Nous répétons si souvent aux élèves que l’important c’est d’avoir de bonnes notes, pour avoir un bon travail dans le futur, qu’ils en sont anxieux, malades. Lorsque vous leur donnez un travail, la première chose qu’ils vous demandent, c’est : « Est-ce que ça compte? » Je leur répondais toujours la même chose : « Tout compte. » Sauf que ces derniers temps, je crois qu’autant les élèves que les enseignants sont en droit de se poser la question : « Et nous, est-ce qu’on compte? » » – Benjamin Piette, auteur-compositeur-interprète & enseignant au secondaire
À PROPOS DE NOÉ TALBOT
Né d’un background de frères et sœurs totalement dévoués au punk-rock, Noé Talbot, 28 ans, a fait son chemin depuis la première fois qu’il a foulé les planches à l’âge de 14 ans. C’est l’éthique de l’autonomie qui l’a amené à booker par lui-même plus de 500 spectacles, pour sa carrière solo ou encore pour ses projets en groupe. Durant les sept dernières années, il a tourné autant en Europe, au Canada ou aux États-Unis dans les petits bars de régions ainsi que dans les cabarets et salles de spectacles les plus renommées du Québec.
C’est donc avec l’expérience acquise par la tournée, ainsi qu’avec les ateliers de slam qu’il a donné dans plusieurs écoles secondaires dans les dernières années, que Noé Talbot lançait son premier EP solo, Beurre noir, en mars 2014.

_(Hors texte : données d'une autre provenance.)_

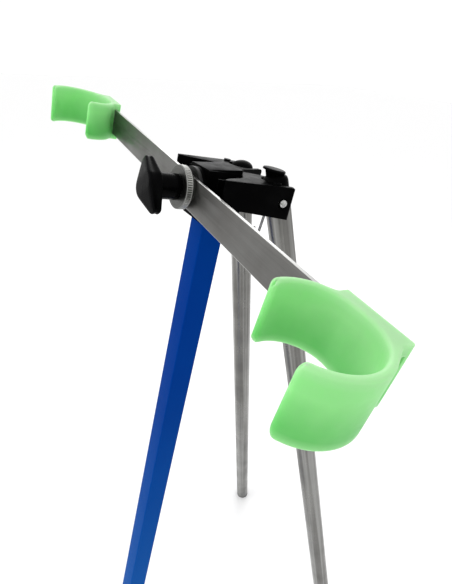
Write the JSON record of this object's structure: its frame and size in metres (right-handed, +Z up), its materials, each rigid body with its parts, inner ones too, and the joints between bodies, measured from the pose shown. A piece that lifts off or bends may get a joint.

Après avoir livré successivement Déballer le présent ainsi que plusieurs EPs, après avoir fait voyager ses tounes au Québec et en Europe sur des dizaines de milliers de kilomètres, Noé Talbot nous revient, fort de ses expériences des dernières années, avec son 2e album complet Laisser le poste ouvert. Prolifique à souhait, Noé Talbot prépare en 2020 la sortie de son nouvel EP Reprises acoustiques vol.2 en duo avec Dominic Pelletier (Caravane, the Hunters) tout en poursuivant la préparation de son troisième album complet.